お能、『道成寺』
先日、御所の向いの金剛能楽堂で『道成寺』を鑑賞。
『道成寺』は安珍清姫伝説をテーマにした作品だが、今作は見どころ満載かつ、激烈に眠たい作品でもある。
私は能を観ていると、すごく眠たくなる(いや、大抵の方は眠たくなると思うが……)。
大変に美しい能装束や謡いに心を奪われるが、然し、どうしても眠くなるのである。
『道成寺』は紀州の道成寺が舞台であり、ここは旅の僧安珍がメンヘラ系女子であるところの清姫にストーカーされて、這々の体で逃げ込んだ寺において、鐘の中に身を隠すが、恋と憎悪により蛇の化身となった清姫がぐるぐるとその周りを蜷局巻にし、焼き殺してしまいましたとさ、ちんちん、安珍♪ってな感じのお話だ(川本喜八郎の人形アニメがいい)
能の『道成寺』は、その恐ろしい話が昔むかしにあった未来の話である。
物語は、女人禁制のこの場所に白拍子の女がやってきて、舞を舞わせておくれと寺男に頼み込む。然し、その正体は実はあのメンヘラ妖怪クリアプリンセスだった(の、ようなもの)というような話である。
『道成寺』では、前シテと小鼓との20分間の丁々発止的な乱拍子があるが、
そこは時間間隔が引き伸ばされていくように思われる。
ここは、演者はすごい大変で、能通の方にも大変に見どころのあるシーンだと思われるが、とにかく眠い。眠たいよ!然し、不思議な心地よさのある時間である。
まぁ、行ってみればダルマさんが転んだ、的な展開であると同時に、乳首ドリル的な展開だとも言えるだろう。この、15分〜20分間、鐘に入るんかい、入らへんのかい、的な(全然違うだろうが)、やりとりから一気に、急之舞と呼ばれる超スピードでの乱舞が始まり、能舞台に吊り下げられた、凡そ50キロと呼ばれる鐘が落ちてきて、今まさに、落ちるその瞬間に!それの中に入る「鐘入リ」へと繋がるのだが、まぁすごい迫力である。

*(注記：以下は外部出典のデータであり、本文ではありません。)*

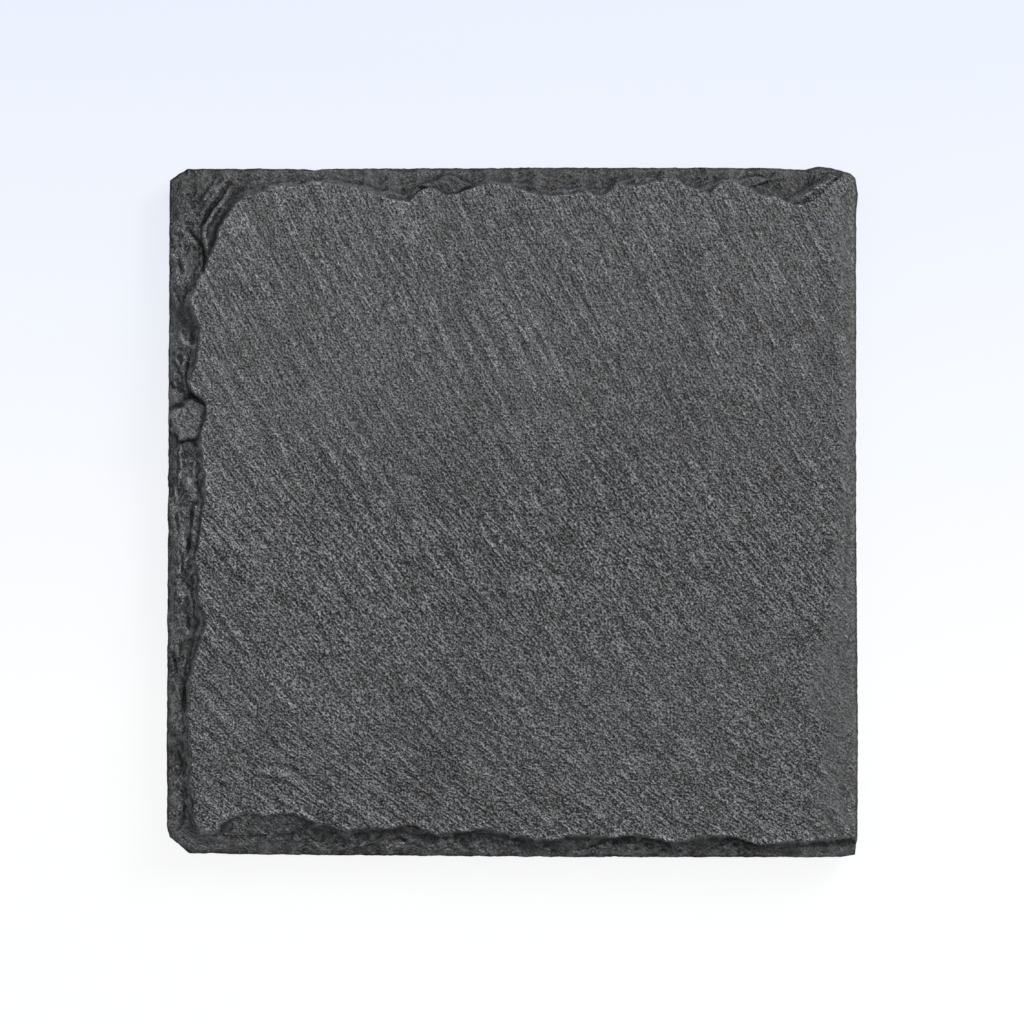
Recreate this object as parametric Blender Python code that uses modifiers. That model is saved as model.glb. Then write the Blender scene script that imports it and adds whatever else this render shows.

あの鐘を落とすのはあなた、的な感じはないけれども、緊張の走る一瞬である。一歩間違えると、大怪我である。死亡事故である。
そして、鐘の中に白拍子が入ると、そこで寺の僧侶たちが、件の安珍清姫伝説を話して、まさか…あいつ…!?的な感じで警戒しながら鐘を囲むわけだ。そこから鐘が持ち上げられると、先程までの美しい女は般若の顔をして現れる。
シャリシャリシャリ!的なよくわからないものを擦りながら僧侶たちが3人がかりで般若を鎮めようと闘い、最終的には般若は仏の力に敗れて逃げていってしまう、というような流れである。
素晴らしい演目で、眠くもあるが、それもまた心地いい。謳いの響きが心地よいのであろうか、然し、この緩急をつけた演出が堪らなく良いね。
『道成寺』は能楽師にとっての卒論的なものだとよく目にするが、大変な稽古を要する、忍耐、技術、そして美学の結晶したあまりにも美しい芸術である。そして、芸術とは、眠たいのである。